• PROBLEM DETAILS: Set down the material below in full, matching it exactly.

• SUPPLIED DATA:
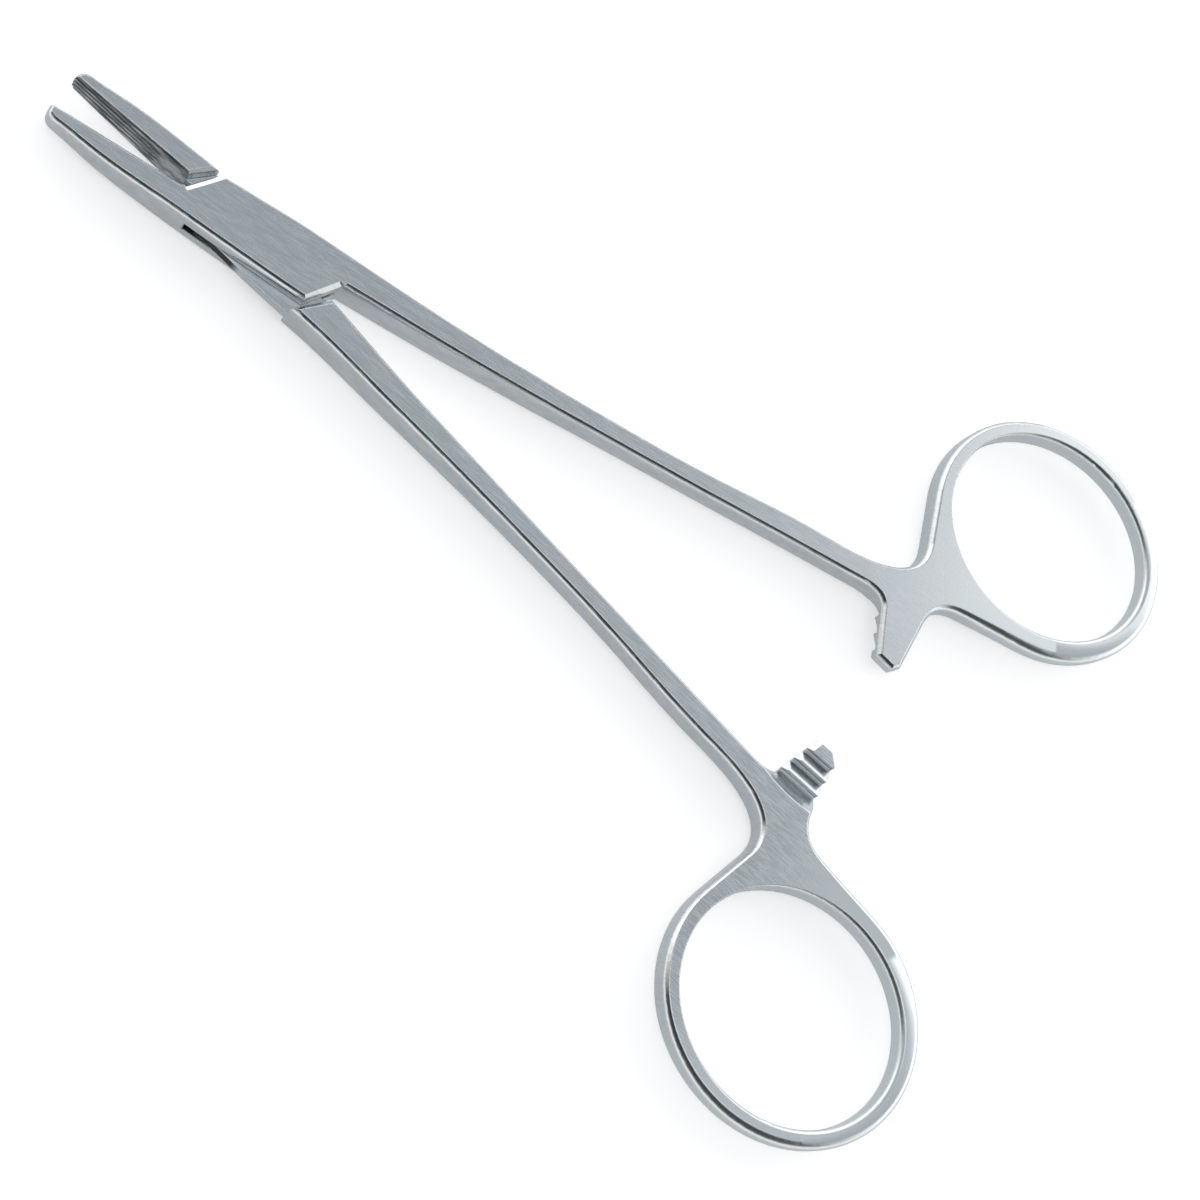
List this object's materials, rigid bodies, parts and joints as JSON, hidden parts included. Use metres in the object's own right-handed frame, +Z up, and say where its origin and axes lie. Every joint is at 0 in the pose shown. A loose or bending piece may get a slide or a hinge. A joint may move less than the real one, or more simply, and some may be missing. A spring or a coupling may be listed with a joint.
{
  "type": "surgical needle holder",
  "caption": "Box-lock needle holder with short grooved jaws, slim shanks, finger rings and a ratchet catch, shown part open.",
  "frame": {"origin": "on the pivot axis, at the underside of the box lock, which is the plane it rests on", "axes": "+X from the pivot towards the finger rings, along the middle of the opening; +Y towards the box half's ring; +Z up from the surface it lies on"},
  "size_m": [0.1275, 0.0903, 0.0044],
  "materials": {
    "satin_stainless": "ground and satin-brushed stainless steel",
    "pin_stainless": "ground flush with the box lock and satin-brushed"
  },
  "bodies": {
    "box_arm": {"box_half": "satin_stainless", "lock_pin": "pin_stainless"},
    "tongue_arm": {"tongue_half": "satin_stainless"}
  },
  "joints": [
    {"name": "lock_pivot", "type": "hinge", "parent": "box_arm", "child": "tongue_arm", "pos_m": [0, 0, 0.0022], "axis": [0, 0, -1], "range_deg": [-9.8, 26]}
  ]
}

• SOLUTION:
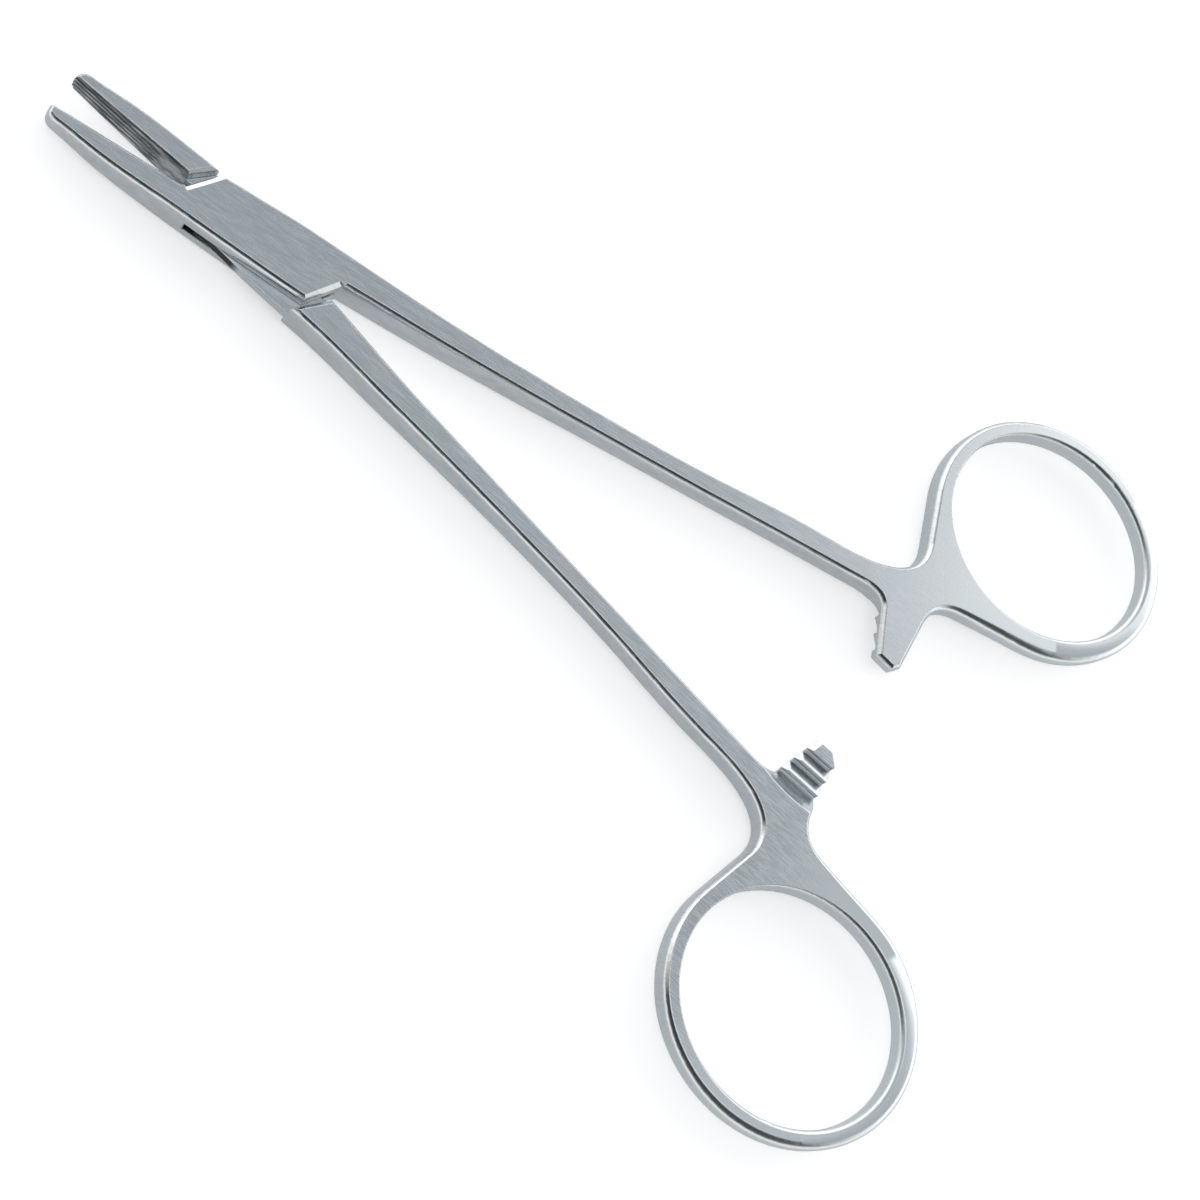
List this object's materials, rigid bodies, parts and joints as JSON, hidden parts included. Use metres in the object's own right-handed frame, +Z up, and say where its origin and axes lie. Every joint is at 0 in the pose shown. A loose or bending piece may get a slide or a hinge. A joint may move less than the real one, or more simply, and some may be missing. A spring or a coupling may be listed with a joint.
{
  "type": "surgical needle holder",
  "caption": "Box-lock needle holder with short grooved jaws, slim shanks, finger rings and a ratchet catch, shown part open.",
  "frame": {"origin": "on the pivot axis, at the underside of the box lock, which is the plane it rests on", "axes": "+X from the pivot towards the finger rings, along the middle of the opening; +Y towards the box half's ring; +Z up from the surface it lies on"},
  "size_m": [0.1275, 0.0903, 0.0044],
  "materials": {
    "satin_stainless": "ground and satin-brushed stainless steel",
    "pin_stainless": "ground flush with the box lock and satin-brushed"
  },
  "bodies": {
    "box_arm": {"box_half": "satin_stainless", "lock_pin": "pin_stainless"},
    "tongue_arm": {"tongue_half": "satin_stainless"}
  },
  "joints": [
    {"name": "lock_pivot", "type": "hinge", "parent": "box_arm", "child": "tongue_arm", "pos_m": [0, 0, 0.0022], "axis": [0, 0, -1], "range_deg": [-9.8, 26]}
  ]
}